Yes. The next generation of photostable, broad-spectrum sunscreens that offer UVA and UVB protection has long been approved for use in European and other countries, but not yet in the U.S., with a few product exceptions. There are eight new sunscreen ingredient applications awaiting approval from the FDA, and those applications were filed between 2002 and 2009. Why the delay?
For one, it’s important to note that in the U.S., sunscreens are regulated as over-the-counter drugs; in Europe, they’re regulated as cosmetics. The regulation and approval process are different.
A second reason given by the FDA is that Americans have, over the last few decades, dramatically changed the way they use sunscreens, which is a good thing: We’ve gone from occasional use by a portion of the population to extensive, daily use by people of all ages, ethnicities, and complexions, and this increase in use is encouraged by the FDA to help lower the incidence of melanoma and other skin cancers. With this increase in use, it’s incumbent upon the FDA to make sure that any new UV filter that will be used so extensively is safe.
In 2014 Congress passed and President Obama signed the Sunscreen Innovation Act, which created a new process for the review of safety and effectiveness of nonprescription sunscreen ingredients, specifically the eight awaiting review. By March of 2015, the FDA determined that additional data was needed to support each of the eight new filters. So far, none are approved yet.

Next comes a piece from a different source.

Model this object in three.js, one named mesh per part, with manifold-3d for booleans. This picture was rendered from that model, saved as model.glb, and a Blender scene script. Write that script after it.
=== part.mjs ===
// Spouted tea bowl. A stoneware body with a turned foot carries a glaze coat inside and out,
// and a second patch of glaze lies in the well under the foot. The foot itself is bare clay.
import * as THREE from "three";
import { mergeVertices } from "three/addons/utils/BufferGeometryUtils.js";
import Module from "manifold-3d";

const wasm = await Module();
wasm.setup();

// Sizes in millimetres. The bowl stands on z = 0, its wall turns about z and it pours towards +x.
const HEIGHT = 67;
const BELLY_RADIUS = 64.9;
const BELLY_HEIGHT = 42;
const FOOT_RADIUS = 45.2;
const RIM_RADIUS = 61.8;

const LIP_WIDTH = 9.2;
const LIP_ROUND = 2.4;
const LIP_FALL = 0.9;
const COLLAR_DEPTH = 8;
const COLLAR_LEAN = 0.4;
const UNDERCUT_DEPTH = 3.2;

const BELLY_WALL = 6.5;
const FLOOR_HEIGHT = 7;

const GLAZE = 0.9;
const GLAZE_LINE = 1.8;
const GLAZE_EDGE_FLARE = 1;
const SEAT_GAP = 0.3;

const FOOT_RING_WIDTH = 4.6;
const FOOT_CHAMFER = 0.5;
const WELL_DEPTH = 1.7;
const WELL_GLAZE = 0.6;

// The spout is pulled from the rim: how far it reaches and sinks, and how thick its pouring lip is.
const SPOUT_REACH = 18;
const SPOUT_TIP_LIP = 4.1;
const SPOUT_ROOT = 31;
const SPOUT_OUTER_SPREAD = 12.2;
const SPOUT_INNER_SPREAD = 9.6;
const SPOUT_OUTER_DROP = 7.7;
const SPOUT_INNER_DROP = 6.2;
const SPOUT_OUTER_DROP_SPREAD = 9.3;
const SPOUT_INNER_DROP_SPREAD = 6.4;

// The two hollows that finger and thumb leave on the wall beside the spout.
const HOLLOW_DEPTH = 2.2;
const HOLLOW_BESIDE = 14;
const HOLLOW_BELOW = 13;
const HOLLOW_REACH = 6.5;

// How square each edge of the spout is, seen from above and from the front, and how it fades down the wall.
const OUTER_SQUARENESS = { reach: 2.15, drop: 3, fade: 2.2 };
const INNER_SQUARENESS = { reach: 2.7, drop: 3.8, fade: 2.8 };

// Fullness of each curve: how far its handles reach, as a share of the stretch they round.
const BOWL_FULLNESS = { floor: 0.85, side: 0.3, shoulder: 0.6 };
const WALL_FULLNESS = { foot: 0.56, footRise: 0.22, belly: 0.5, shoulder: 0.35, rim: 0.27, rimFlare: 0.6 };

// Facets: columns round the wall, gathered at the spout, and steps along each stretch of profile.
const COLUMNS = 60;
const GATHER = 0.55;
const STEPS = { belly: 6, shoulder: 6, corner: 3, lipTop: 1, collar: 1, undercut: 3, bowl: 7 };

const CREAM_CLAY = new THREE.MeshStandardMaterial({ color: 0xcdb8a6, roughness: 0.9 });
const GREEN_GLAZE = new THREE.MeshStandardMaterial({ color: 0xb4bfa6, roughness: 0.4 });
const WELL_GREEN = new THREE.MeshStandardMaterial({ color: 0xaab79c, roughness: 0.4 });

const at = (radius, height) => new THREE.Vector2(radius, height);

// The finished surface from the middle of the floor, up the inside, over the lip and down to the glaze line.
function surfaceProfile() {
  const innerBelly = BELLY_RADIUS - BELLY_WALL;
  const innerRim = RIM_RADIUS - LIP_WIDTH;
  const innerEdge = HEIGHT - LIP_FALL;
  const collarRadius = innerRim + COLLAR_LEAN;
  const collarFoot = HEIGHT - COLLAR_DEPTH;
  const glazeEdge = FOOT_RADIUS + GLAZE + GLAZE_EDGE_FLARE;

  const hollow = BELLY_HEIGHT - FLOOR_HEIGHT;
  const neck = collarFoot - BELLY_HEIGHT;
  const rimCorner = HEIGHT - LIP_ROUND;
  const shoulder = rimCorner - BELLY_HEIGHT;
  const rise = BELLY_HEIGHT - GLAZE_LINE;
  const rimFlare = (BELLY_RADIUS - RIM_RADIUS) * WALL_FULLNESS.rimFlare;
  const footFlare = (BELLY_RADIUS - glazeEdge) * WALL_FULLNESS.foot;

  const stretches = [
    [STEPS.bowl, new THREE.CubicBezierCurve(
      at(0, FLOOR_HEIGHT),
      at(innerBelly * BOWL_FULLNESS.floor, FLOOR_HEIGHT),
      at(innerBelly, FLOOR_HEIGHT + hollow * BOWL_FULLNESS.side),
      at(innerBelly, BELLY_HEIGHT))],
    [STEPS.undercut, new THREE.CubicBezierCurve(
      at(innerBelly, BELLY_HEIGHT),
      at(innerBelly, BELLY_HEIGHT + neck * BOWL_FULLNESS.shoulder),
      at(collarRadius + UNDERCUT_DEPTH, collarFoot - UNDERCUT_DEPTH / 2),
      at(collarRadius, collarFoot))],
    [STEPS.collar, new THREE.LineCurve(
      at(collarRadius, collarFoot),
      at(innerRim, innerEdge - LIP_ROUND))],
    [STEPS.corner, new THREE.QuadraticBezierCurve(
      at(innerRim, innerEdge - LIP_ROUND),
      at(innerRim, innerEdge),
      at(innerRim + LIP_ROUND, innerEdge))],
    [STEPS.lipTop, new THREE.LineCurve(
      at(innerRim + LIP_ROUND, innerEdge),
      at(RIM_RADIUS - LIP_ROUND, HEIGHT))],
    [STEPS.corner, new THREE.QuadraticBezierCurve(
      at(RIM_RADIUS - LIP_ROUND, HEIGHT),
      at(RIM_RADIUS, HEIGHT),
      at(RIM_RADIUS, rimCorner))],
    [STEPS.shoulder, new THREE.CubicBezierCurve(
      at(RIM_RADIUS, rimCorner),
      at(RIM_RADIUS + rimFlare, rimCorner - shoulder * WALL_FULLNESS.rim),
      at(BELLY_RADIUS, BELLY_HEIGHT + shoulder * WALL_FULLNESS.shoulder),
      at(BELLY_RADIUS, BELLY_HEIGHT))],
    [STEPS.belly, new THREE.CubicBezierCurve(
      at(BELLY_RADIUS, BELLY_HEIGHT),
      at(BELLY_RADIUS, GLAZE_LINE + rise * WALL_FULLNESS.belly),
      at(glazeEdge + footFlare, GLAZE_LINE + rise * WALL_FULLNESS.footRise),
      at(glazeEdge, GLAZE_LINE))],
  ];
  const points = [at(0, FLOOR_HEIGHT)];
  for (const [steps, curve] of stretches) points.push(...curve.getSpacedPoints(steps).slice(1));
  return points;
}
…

In 2019 the FDA also issued a proposed rule “to update regulatory requirements for most sunscreen products in the United States…The FDA is asking industry and other interested parties for additional safety data on 12 active sunscreen ingredients currently available in marketed products.” No new data is requested for titanium dioxide and zinc oxide, but data is being requested for the eight previously mentioned commonly used chemical absorbers (avobenzone, octinoxate, etc.) currently available in U.S. products (and some others not commonly used).
Again, the FDA’s position is that sunscreens are now worn daily and by people of all ages, including pregnant women and children, and the increase in use, as well as the above mentioned study about absorption, warrants their commitment to gathering further information. But again, as Janet Woodcock of the FDA said, even if an ingredient is absorbed through the skin and into the body does not mean that the ingredient is unsafe, nor does the FDA seeking further information indicate that it is unsafe. In fact, in July of 2020, the FDA made this point clear: “Absorption does NOT equal risk – The FDA advises continued use of sunscreens,” and noted that the further studies are intended to “fill in the current data gaps for these ingredients.”
Indeed, despite the FDA’s call for further data, the U.S. Surgeon General, the Centers for Disease Control & Prevention, and the FDA itself all encourage—in fact, the FDA “urges”—the use of sunscreen, and all cite the enormity of the melanoma and other skin cancer problems that the U.S. is dealing with as the reason to do so.
Bottom line: The data on twelve long-approved active ingredients are being updated, and the following eight “new” ingredients are still being reviewed:
AIM hopes the FDA will come to a decision soon, as approval of any or all the ingredients would help consumers have access to a larger selection of sunscreens. Additionally, many in the melanoma world say several of these new filters are superior to what we have in the U.S., so approval means both a larger selection AND better protection from UV rays. That’s a win-win for consumers.